Com o aumento da produtividade e a expulsão do trabalho da produção, o capitalismo está “a serrar o galho em que se encontra sentado” (Anselm Jappe), e busca compensar a queda da rentabilidade com artifícios financeiros e fusões. Hoje toda empresa que se preza tem seu banco que lhe garante uma sobrevida contábil. As fusões, que vêm acontecendo com enorme ferocidade, na mesma proporção que liquidam empresas e jogam milhares nas ruas, aumenta artificialmente os preços dos papéis das empresas canibais.
Cientes do risco de não fecharem a conta, mesmo tomando todas essas medidas e produzindo a todo vapor capital fictício, ante as ameaças de transferência da produção para outros países, buscam-se outros meios para reduzir custos, agora em cima dos que não conseguem dispensar. É quando entra a terceirização, que é a forma que o capitalismo em crise encontrou para reintroduzir a mais valia absoluta, esticando a carga horária e achatando os salários.

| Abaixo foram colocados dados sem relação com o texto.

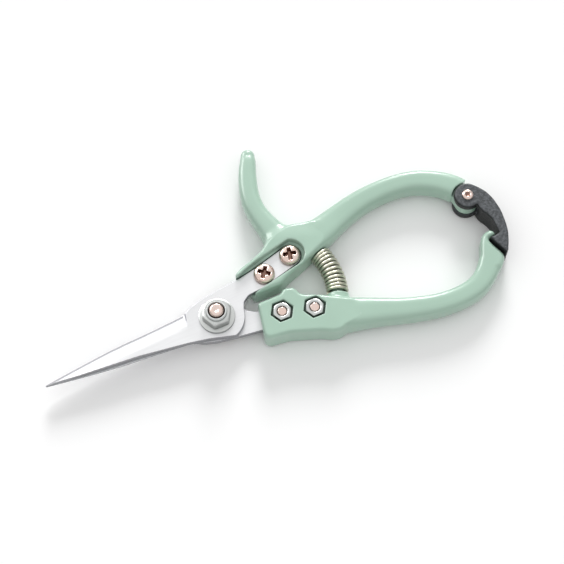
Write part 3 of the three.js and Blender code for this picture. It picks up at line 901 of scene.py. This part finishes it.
class SHEARS_OT_blades(bpy.types.Operator):
    """Make the two ground steel blades"""

    bl_idname = "shears.blades"
    bl_label = "Blades"

    def execute(self, context):
        sizes = context.scene.shears_sizes
        finish = finish_named("satin_steel", steel_finish, colours().steel)
        fit(blade("front_blade_ground", sizes), finish, "upper_half", "front_blade")
        rear = turn_over(blade("rear_blade_ground", sizes))
        fit(rear, finish, "lower_half", "rear_blade")
        return {"FINISHED"}


# ---- pivot ----


class SHEARS_OT_pivot(bpy.types.Operator):
    """Make the pivot bolt, washer, nut and collar"""

    bl_idname = "shears.pivot"
    bl_label = "Pivot"

    def execute(self, context):
        pivot = (0.0, 0.0)
        low, high = box_mm("pivot_bolt")
        radius, shank = high[0], 2.98
        top = high[2]
        threads, pitch, depth = [], 0.8, 0.38
        for i in range(6):
            crest = 10.4 + i * pitch
            threads += [(shank - depth, crest - pitch / 2), (shank, crest)]
        bolt = lathe("pivot_bolt_turned", [
            (0, low[2]), (radius - 0.5, low[2]), (radius - 0.12, low[2] + 0.14), (radius, low[2] + 0.5),
            (radius, 2.6), (radius - 0.15, 3.0), (radius - 0.5, 3.2), (shank, 3.2), (shank, 9.8), *threads,
            (shank, top - 0.85), (shank - 0.2, top - 0.45), (shank - 0.55, top - 0.12),
            (shank - 0.85, top - 0.02), (1.1, top - 0.02), (0.75, top - 0.22), (0, top - 0.34),
        ], pivot)
        fit(smooth_by_angle(bolt, 32), screw_plating(), "lower_half", "pivot_bolt")

        low, high = box_mm("pivot_washer")
        outer = high[0]
        washer = lathe("pivot_washer_pressed", [
            (3.35, low[2]), (outer - 0.25, low[2]), (outer - 0.05, low[2] + 0.12), (outer, low[2] + 0.35),
            (outer, high[2] - 0.4), (outer - 0.1, high[2] - 0.13), (outer - 0.4, high[2]), (3.35, high[2]),
        ], pivot, 128)
        fit(smooth_by_angle(washer, 32), nut_plating(), "lower_half", "pivot_washer")

        made = nut("pivot_nut_forged", "pivot_nut", pivot, 3.15, 0.12)
        fit(made, nut_plating(), "lower_half", "pivot_nut")

        low, high = box_mm("pivot_nut_collar")
        outer = high[0]
        collar = lathe("pivot_collar_moulded", [
            (3.55, low[2]), (outer, low[2]), (outer, high[2] - 0.4), (outer - 0.08, high[2] - 0.15),
            (outer - 0.25, high[2]), (3.7, high[2]), (3.6, high[2] - 0.1), (3.55, high[2] - 0.25),
        ], pivot)
        nylon = finish_named("milky_nylon", nylon_finish, colours().nylon)
        fit(smooth_by_angle(collar, 40), nylon, "lower_half", "pivot_nut_collar")
        return {"FINISHED"}


# ---- screws and nuts ----


def cross_screw(name, centre, grain):
    """A pan-head screw with a tapered cross recess, its head up."""
    low, high = box_mm("upper_blade_screw_1")
    r, top, tall, deep = SCREW_HEAD, high[2], 2.5, 2.2
    under = top - tall
    block = Block((centre[0] - r, centre[1] - r, low[2]), (centre[0] + r, centre[1] + r, top), grain)
    head = block.turned([
        (-1, under), (r - 0.12, under), (r, under + 0.15), (r, under + 0.85), (r - 0.12, under + 1.3),
        (0.86 * r, under + 1.85), (0.72 * r, under + 2.2), (0.5 * r, under + 2.42), (0.25 * r, under + tall),
        (-1, under + tall),
    ], centre)
    shank = block.turned([
        (-1, low[2]), (1.7, low[2]), (1.98, low[2] + 0.35), (1.98, under + 1), (-1, under + 1),
    ], centre)
    x, y = np.abs(block.x - centre[0])[..., None], np.abs(block.y - centre[1])[..., None]
    sunk = top - block.z
    reach = 3.0 - 0.6 * sunk
    half = 0.85 - 0.15 * sunk
    arms = np.minimum(np.maximum(x - reach, y - half), np.maximum(y - reach, x - half))
    core = (x + y) * 0.7071 - (1.3 - 0.3 * sunk)
    recess = np.maximum(joined(arms, core, 0.15), sunk - deep)
    points, faces = block.skin(cut(joined(head, shank, 0.2), recess, 0.3))
    far = np.hypot(points[:, 0] - centre[0], points[:, 1] - centre[1])
    dome = under + np.interp(far / r, [0.25, 0.5, 0.72, 0.86], [tall, 2.42, 2.2, 1.85])
    made = mesh_object(name, points, faces)
    # How deep each point lies in the cross recess, for the plating's painted shade there.
    depth = np.clip((dome - points[:, 2] - 0.1) / 0.6, 0, 1)
    mark_painted_recess_shade(made, np.where((far < 3.3) & (points[:, 2] > under), depth, 0))
    return made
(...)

Um destaque especial para esse processo apelidado de “precarização do emprego”, cabe aos chamados PJs (pessoa jurídica). Esse empresário-empregado, cuja característica é a introjeção de práticas sadomasoquistas de autoexploração é o grupo que mais cresce entre os terceirizados no País. Essa excrescência do mundo do trabalho em crise, tende a explodir com o artigo 129 da “MP do Bem”, aprovada pelo Senado e sancionada pelo Presidente Sindicalista.
02.09.2006
Um comentário:
Brilhante texto. Como os demais, por sinal. Poucos são os que abordam os problemas econômicos brasileiros sem floreios, sem mistificações e sem meias palavras. Parabéns pelo blog.